What is the Quilted Barn Program?

The Quilted Barn Program, which started in 2000, combines the tradition of quilt designing with the durability of American barns. The program involves selecting a quilt pattern and painting it onto two 4-by-8 plywood sheets, creating an 8-foot-square quilt painting. It then is attached to a barn in a place that is easily visible from the road. The program has created a barn trail for people who love traveling the country, looking for the barns and quilts. They can be quilters, barn preservationists or artists. It’s a great marriage between ourselves and the McHenry County Convention & Visitors Bureau – driving tourism into the country and preserving these great barns.

What’s new this year?

Our newest addition is an exhibit honoring the late Don Peasley, a longtime McHenry County photographer and historian who died last year. He was a throwback in his profession. For example, he’d go to the barber shop and coffee shop to talk to people. He’d take photographs at Little League baseball games and the county fair. He knew things before anyone else did. I learned so much about the business from Don. His family has donated many artifacts to the Society, including camera equipment, negatives, his desk, typewriter and other mementos.

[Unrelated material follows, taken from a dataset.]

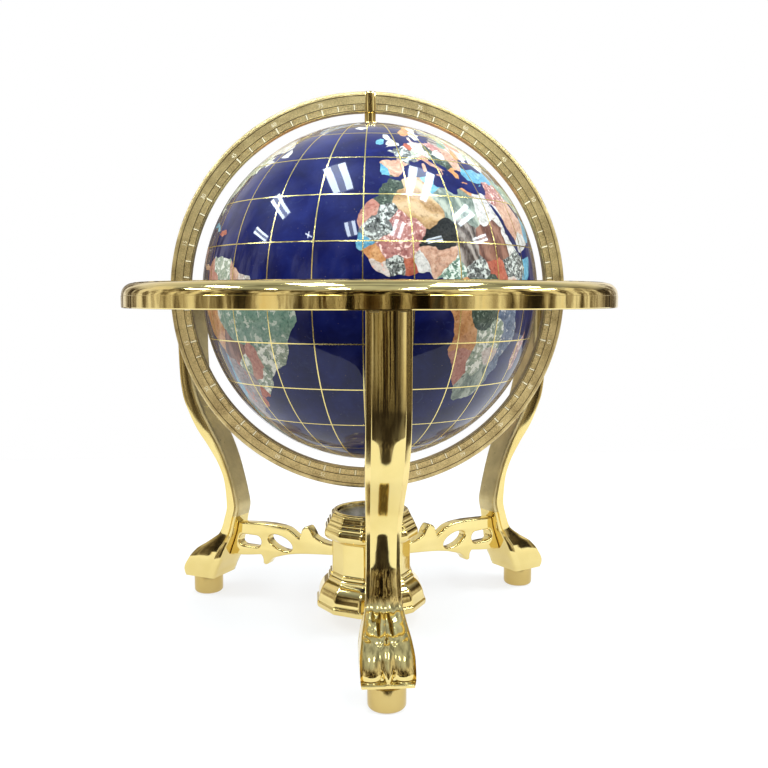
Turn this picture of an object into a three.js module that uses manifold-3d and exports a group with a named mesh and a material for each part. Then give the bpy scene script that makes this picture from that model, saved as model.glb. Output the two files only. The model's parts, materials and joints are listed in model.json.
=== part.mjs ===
// A gemstone globe on a tripod stand, in millimetres, +Z up.
//
// The origin is on the floor under the globe's upright axis. The front leg stands towards -Y, and
// the other two stand a third of a turn to each side. The globe spins in a full meridian ring on
// its polar axles, and the meridian ring turns head over heels on two pins in the horizon ring.
import * as THREE from 'three';
import { mergeVertices } from 'three/addons/utils/BufferGeometryUtils.js';
import Module from 'manifold-3d';

const wasm = await Module();
wasm.setup();

// Driving dimensions
const GAP = 0.3; // clearance between pieces that touch
const GLOBE_R = 165;
const GLOBE_Z = 334.5; // height of the globe's centre, and of the tilt axis
const SKIN = 4; // stone veneer
const CORE = 4; // moulded core behind the veneer
const POLE_HOLE_R = 9;
const BEDDING = 2; // space for the setting compound between veneer and core
const GLOBE_SEGMENTS = 36;

const AXLE_R = 4;
const SPACER_R = 5.5;
const FLANGE_R = 12;
const FLANGE = 1.6;
const BUSH_DEPTH = 15; // how far a pole bushing reaches into the globe

const MERIDIAN_OUTER_R = 197;
const MERIDIAN_INNER_R = 177;
const MERIDIAN_HALF = 5.5; // half of the ring's thickness
const BOSS_R = 7.5;
const RING_SEGMENTS = 48;

const HORIZON_OUTER_R = 240.5;
const HORIZON_INNER_R = 205;
const HORIZON_BOTTOM = 321;
const HORIZON_TOP = 344.5;
const HORIZON_ROUND = 11.5; // radius of the rounded upper outer edge
const HORIZON_WALL = 4.5;
const PIN_R = 3;
const PIN_END = 220; // where the tilt pin ends inside the horizon ring

const LEG_ANGLES = { front: -90, right: 30, left: 150 }; // degrees about +Z from +X
const LEG_BOTTOM = 22;
const TENON = { from: 211, to: 230, half: 15, top: 335 };
const LEG_SCREW = { z: 328, r: 2.5, headR: 5, headLength: 2.4, end: 226 };

const FOOT_RHO = 205; // foot pad's distance from the axis
const FOOT_R = 16;
const FOOT_SCREW = { r: 3, headR: 5.5, sinkR: 6.3, sink: 5, headFrom: 1, end: 38 };

const STRETCHER_HALF = 6; // half of the plate's thickness
const STUD = { z: 79, r: 2.5, from: 140, to: 168 };
const PLINTH_SCREW = { z: 68, r: 2, headR: 4.5, headLength: 2.9, to: 55 };

const PLINTH_SIDES = 12;
const PLINTH_BOTTOM = 18;
const BASE_TOP = 50;
const COLUMN_TOP = 86;
const COLUMN_R = 41; // corner radius of the twelve-sided column
const COLUMN_BORE_R = 36.5;
const CAP_TOP = 113.5;
const RECESS_R = 38.7;
const RECESS_FLOOR = 100;
const TIE_R = 3;

const CASE_R = 37;
const CASE_BORE_R = 33.6;
const GLASS_R = 34.9;
const GLASS_SEAT = 110.3;
const CASE_FLOOR = 105.5;
const NEEDLE_Z = 107.9;
const NEEDLE_REACH = 26;
const COMPASS_SEGMENTS = 24;

// Materials
const metal = (color, roughness) =>
  new THREE.MeshStandardMaterial({ color, roughness, metalness: 1 });
const plain = (color, roughness) =>
  new THREE.MeshStandardMaterial({ color, roughness, metalness: 0 });

const MATERIALS = {
  polishedGold: metal(0xe8cf86, 0.14),
  antiqueGold: metal(0xb3a374, 0.42),
  plainSteel: metal(0xb9bcc0, 0.3),
  lapis: plain(0x1b2459, 0.12),
  core: plain(0xcfc8b6, 0.7),
  dial: plain(0xe9e7de, 0.5),
  needle: metal(0x3d4e78, 0.35),
  glass: new THREE.MeshStandardMaterial({
    color: 0xe8f0f0, roughness: 0.03, metalness: 0, transparent: true, opacity: 0.35,
  }),
};

// Geometry helpers
const radians = THREE.MathUtils.degToRad;

function signedVolume(position, index) {
  const [a, b, c] = [new THREE.Vector3(), new THREE.Vector3(), new THREE.Vector3()];
  let total = 0;
  for (let i = 0; i < index.length; i += 3) {
    a.fromBufferAttribute(position, index[i]);
    b.fromBufferAttribute(position, index[i + 1]);
    c.fromBufferAttribute(position, index[i + 2]);
    total += a.dot(b.cross(c)) / 6;
  }
  return total;
}

// Shares the vertices, drops collapsed triangles and turns the faces outwards.
function closed(geometry) {
  geometry.deleteAttribute('normal');
  geometry.deleteAttribute('uv');
  const merged = mergeVertices(geometry, 1e-4);
  const index = [];
  const source = merged.index.array;
  for (let i = 0; i < source.length; i += 3) {
    const [a, b, c] = [source[i], source[i + 1], source[i + 2]];
    if (a !== b && b !== c && c !== a) index.push(a, b, c);
  }
  if (signedVolume(merged.attributes.position, index) < 0) index.reverse();
  merged.setIndex(index);
  return merged;
}

function solid(geometry) {
  const body = closed(geometry);
  return new wasm.Manifold(new wasm.Mesh({
    numProp: 3,
    vertProperties: new Float32Array(body.attributes.position.array),
    triVerts: new Uint32Array(body.index.array),
  }));
}

function fromSolid(manifold) {
  const { vertProperties, triVerts } = manifold.getMesh();
  const geometry = new THREE.BufferGeometry();
  geometry.setAttribute('position', new THREE.BufferAttribute(vertProperties, 3));
  geometry.setIndex(new THREE.BufferAttribute(triVerts, 1));
  return geometry;
}

function cut(geometry, ...tools) {
  return fromSolid(tools.reduce((body, tool) => body.subtract(solid(tool)), solid(geometry)));
}

function join(...geometries) {
  return fromSolid(geometries.map(solid).reduce((body, other) => body.add(other)));
}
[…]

What’s something people are surprised to learn about you?

My wife, Carol, and I, have a large model train in our basement that keeps us busy during the winter months. Our interest started with a train around the Christmas tree and it grew from there.

We put on an addition and still the train set has taken over much of the basement. Carol is working on dioramas and I’m learning about electronics. There are computer chips inside the engines and I’m soldering wires to LEDs so small that they require using a magnifying visor and a magnifying lens. It’s been a fun hobby.